What can go wrong with being cryogenically frozen and shipped off through the vastness of space? Usually something worse and weirder than all of the many very probable accidents that may occur. In the famous 1975 Doctor Who serial, The Ark in Space, it's big alien bugs.
Having watched Robot last week, I was strongly compelled to continue with Tom Baker's first season as the Doctor. All the serials in his first season are linked so it almost feels like one big serial--you could go further and really say that there's a through-line from Three's final serial, Planet of the Spiders, to Terror of the Zygons, the first of Four's second season. One of the things I enjoyed most about watching through Doctor Who the first time was the inevitable sense of the time in which it was filmed and how the evolution of the show was subtly influenced by the changing culture. In some ways, to-day we're starting to get a reprise of some of the political and social issues of the 70s, particularly in terms of feminism and ruminations on the value of radical, orchestrated social change.
These issues are clearly present in The Ark in Space and touch the current nerve in ways it didn't when I last watched it. One of the Doctor's companions this season, Harry Sullivan (Ian Marter), is established as peculiarly old fashioned, using deliberately dated language and saying things that implied dated opinions. When a recording reveals that a woman was the leader of the human race in the future, Harry teases Sarah Jane (Elisabeth Sladen) that it must please her "female chauvinist heart".
A woman "was the leader of the human race in the future." There's a confusing sentence. On the trio's first voyage in the TARDIS together, they land in a space station thousands of years after solar flares have destroyed the Earth--or thousands of years after the stations occupants believe the Earth was destroyed, the Doctor's lines deliberately cast some ambiguity as to the state of our planet. The first human to wake up from cybersleep is a medical officer, Vira (Wendy Williams). Following her is the leader of the expedition, known by the nickname Noah (Kenton Moore). He's immediately more suspicious of the Doctor and his companions, possibly because his mind and body are being overcome by the alien menace, known as the Wiirn. He transfers command to Vira before he's completely overcome and there's a fascinating moment where everyone's listening to the recording of Earth's prime minister delivering an inspiring speech about the challenge of rebuilding civilisation that lay before them. A shot of Noah shows a look of profound anguish on his face.
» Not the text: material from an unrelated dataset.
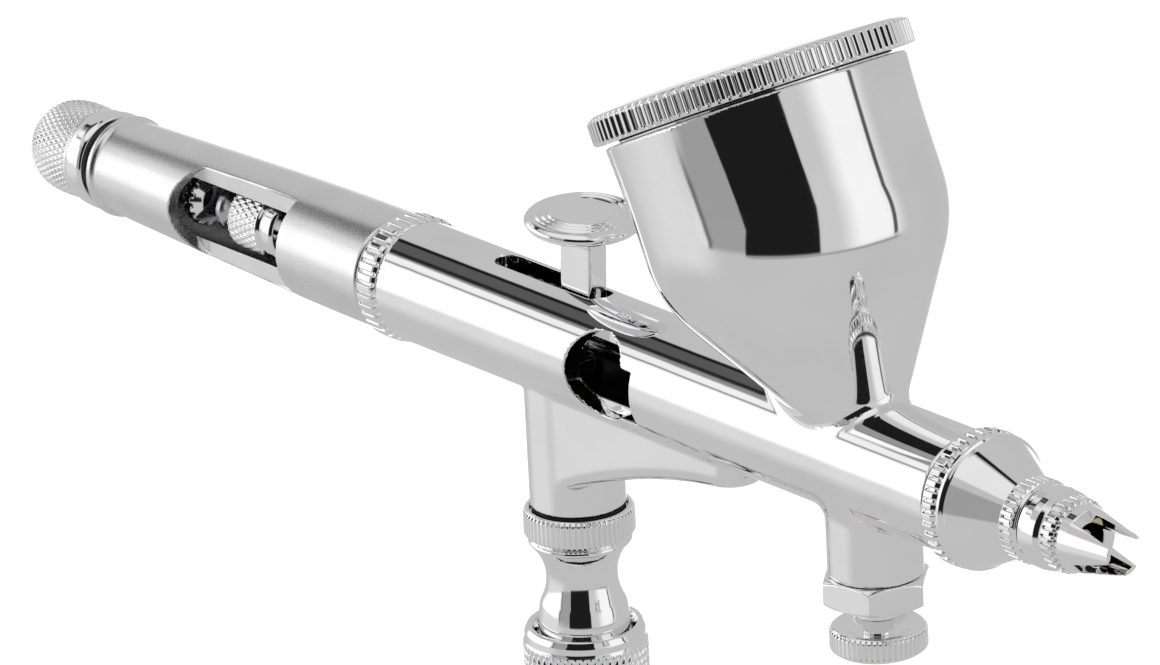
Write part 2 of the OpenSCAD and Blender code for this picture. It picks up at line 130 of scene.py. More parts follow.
def surface_net(field, lo, hi, step):
    """Quads over the zero surface of a field, with vertices and exact normals."""
    lo, hi = np.array(lo, float), np.array(hi, float)
    n = np.ceil((hi - lo) / step).astype(int) + 1
    axes = [lo[i] + step * np.arange(n[i]) for i in range(3)]
    value = np.empty(n, np.float32)
    for i in range(0, n[0], 48):
        value[i:i + 48] = field(*np.meshgrid(axes[0][i:i + 48], axes[1], axes[2], indexing="ij"))
    solid = value < 0
    corners = [(a, b, c) for a in (0, 1) for b in (0, 1) for c in (0, 1)]
    count = np.zeros(n - 1, np.uint8)
    for a, b, c in corners:
        count += solid[a:n[0] - 1 + a, b:n[1] - 1 + b, c:n[2] - 1 + c]
    cells = np.argwhere((count > 0) & (count < 8))
    index = np.full(n - 1, -1, np.int64)
    index[tuple(cells.T)] = np.arange(len(cells))
    total, hits = np.zeros((len(cells), 3)), np.zeros(len(cells))
    for corner in corners:
        for k in range(3):
            if corner[k]:
                continue
            other = list(corner)
            other[k] = 1
            va, vb = value[tuple((cells + corner).T)], value[tuple((cells + other).T)]
            cut = (va < 0) != (vb < 0)
            point = np.tile(np.array(corner, float), (len(cells), 1))
            point[:, k] = np.where(cut, va / np.where(cut, va - vb, 1), 0)
            total += point * cut[:, None]
            hits += cut
    verts = lo + (cells + total / hits[:, None]) * step
    quads = []
    for k in range(3):
        i, j = (k + 1) % 3, (k + 2) % 3
        first, second = [slice(None)] * 3, [slice(None)] * 3
        first[k], second[k] = slice(0, -1), slice(1, None)
        edge = np.argwhere(solid[tuple(first)] != solid[tuple(second)])
        edge = edge[(edge[:, i] > 0) & (edge[:, j] > 0) & (edge[:, i] < n[i] - 1) & (edge[:, j] < n[j] - 1)]
        ring = []
        for di, dj in ((1, 1), (0, 1), (0, 0), (1, 0)):
            cell = edge.copy()
            cell[:, i] -= di
            cell[:, j] -= dj
            ring.append(index[tuple(cell.T)])
        quad = np.stack(ring, 1)
        outward = solid[tuple(edge.T)]
        quad[~outward] = quad[~outward][:, ::-1]
        quads.append(quad)
    for _ in range(4):
        g = gradient(field, verts)
        d = field(*verts.T)[:, None] * g / np.maximum((g ** 2).sum(1), 0.2)[:, None]
        length = np.linalg.norm(d, axis=1)
        verts -= d * np.minimum(1, 0.4 * step / np.maximum(length, 1e-9))[:, None]
    return verts, np.concatenate(quads), gradient(field, verts)


def gradient(field, points, e=0.02):
    g = np.empty_like(points)
    for k in range(3):
        a, b = points.copy(), points.copy()
        a[:, k] += e
        b[:, k] -= e
        g[:, k] = (field(*a.T) - field(*b.T)) / (2 * e)
    return g


def rounded(points, soft=0.12, step=0.8, closed=True, turns=4):
    """A profile with its corners rounded over the length soft and its long sides divided."""
    pts = [np.array(p[:2], float) for p in points]
    cuts = [p[2] if len(p) > 2 else soft for p in points]
    n = len(pts)
    path = []
    for i in range(n):
        if not closed and i in (0, n - 1):
            path.append(pts[i])
            continue
        before, after = pts[i - 1] - pts[i], pts[(i + 1) % n] - pts[i]
        lb, la = np.linalg.norm(before), np.linalg.norm(after)
        a = pts[i] + before / lb * min(cuts[i], 0.49 * lb)
        b = pts[i] + after / la * min(cuts[i], 0.49 * la)
        for t in np.linspace(0, 1, turns + 1):
            path.append((1 - t) ** 2 * a + 2 * t * (1 - t) * pts[i] + t * t * b)
    if closed:
        path.append(path[0])
    out = [path[0]]
    for p, q in zip(path, path[1:]):
        parts = max(1, int(math.ceil(np.linalg.norm(q - p) / step)))
        out += [p + (q - p) * (k + 1) / parts for k in range(parts)]
    return np.array(out[:-1] if closed else out)


def lathe(points, around=128, relief=None, soft=0.12, step=0.8, closed=True, turns=4):
    """Turned form about local Z from a profile of (height, radius) rows.

    relief(angle, height, radius, along) is how far the surface moves out along the profile's normal. Open
    profiles start and end on the axis.
    """
    path = rounded(points, soft, step, closed, turns)
    ends = 0 if closed else 1
    inner = path[ends:len(path) - ends]
    nxt, prv = np.roll(path, -1, 0), np.roll(path, 1, 0)
    tangent = (nxt - prv)[ends:len(path) - ends]
    tangent /= np.maximum(np.linalg.norm(tangent, axis=1), 1e-9)[:, None]
    area = np.sum(path[:, 0] * nxt[:, 1] - nxt[:, 0] * path[:, 1])
    sign = 1.0 if area < 0 else -1.0
    out2 = np.stack([-tangent[:, 1], tangent[:, 0]], 1) * sign
    along = np.cumsum(np.linalg.norm(np.diff(inner, axis=0, prepend=inner[:1]), axis=1))
    angle = np.arange(around) * TAU / around
    h, r = inner[:, 0][:, None], inner[:, 1][:, None]
    move = relief(angle[None, :], h, r, along[:, None]) if relief else 0.0
    hh = h + out2[:, 0][:, None] * move + np.zeros((1, around))
    rr = r + out2[:, 1][:, None] * move + np.zeros((1, around))
    grid = np.stack([rr * np.cos(angle), rr * np.sin(angle), hh], 2)
    rows = len(inner)
    du = np.roll(grid, -1, 0) - np.roll(grid, 1, 0)
    if not closed:
        du[0], du[-1] = grid[1] - grid[0], grid[-1] - grid[-2]
    dv = np.roll(grid, -1, 1) - np.roll(grid, 1, 1)
    normal = np.cross(du, dv) * -sign
    verts, normals = grid.reshape(-1, 3), normal.reshape(-1, 3)
    i = np.arange(rows if closed else rows - 1)[:, None]
    j = np.arange(around)[None, :]
    k, m = (i + 1) % rows, (j + 1) % around
    quads = np.stack([i * around + j, i * around + m, k * around + m, k * around + j], 2).reshape(-1, 4)
    faces = [quads if sign > 0 else quads[:, ::-1]]
    if not closed:
        for end, row in ((0, 0), (-1, rows - 1)):
            pole = len(verts)
            verts = np.vstack([verts, [[0, 0, path[end][0]]]])
            normals = np.vstack([normals, [[0, 0, -1.0 if path[end][0] < inner[:, 0].mean() else 1.0]]])
            fan = np.stack([row * around + j[0], row * around + m[0], np.full(around, pole)], 1)
            flip = (end == 0) == (sign > 0)
            faces.append(fan[:, ::-1] if flip else fan)
    return verts, faces, normals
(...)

Next to Harry's playful remark to Sarah Jane referencing Sarah Jane's ardent feminism (as seen in Robot and Monster of Peladon), Noah's despair that he's no longer able to take part in the mission, unable to fulfil his role as leader, because of his suddenly repulsive and different body evokes a poignant sense of displacement. Especially since here Noah's physical state is as dangerous as everyone supposes, placing the viewer, for a moment, firmly in Noah's point of view.
A contrast between new and old is also presented when the crew of the station, Nerva, refer to the Doctor and his companions as "Regressives". This has a particularly potent political resonance as being the opposite of "Progressives". Vira refers to Harry as a romantic when he responds to being asked whether Sarah is a person of any value by scoffing at the mere question. One would think that when the entirety of the human race has been diminished to the handfuls who escaped in spaceships that any human life would be of value. But Vira's reluctance to step outside her role as medical officer points to a society where roles are rigorously defined. So someone like Sarah, from outside the system, might indeed not seem to have any value because she has no assigned role. The bureaucratic delineation of human worth evokes Communism, particularly Communist China. Ironically, it's precisely this devotion to assigned roles that makes Vira reluctant to take command.
Vira is incredulous at first when the Doctor suggests something went wrong with the mission--the perfect cold storage of identically dressed human beings in sterile white couldn't possibly be foiled. No one expects the interstellar insect menace. Life, in the form of slimy green bubble wrap, gets in when you least expect it.
Baker here, appropriately, establishes himself further as a weirder and less predictable Doctor compared to Pertwee. His grinning glee at the thought of undertaking a dangerous project of attaching his brain to a dead Wiirn's eye in order to see things from the Wiirn's perspective suggests this Doctor's brand of dering-do will have something almost perverse about it. As such, he's a perfect foil for the people of Nerva.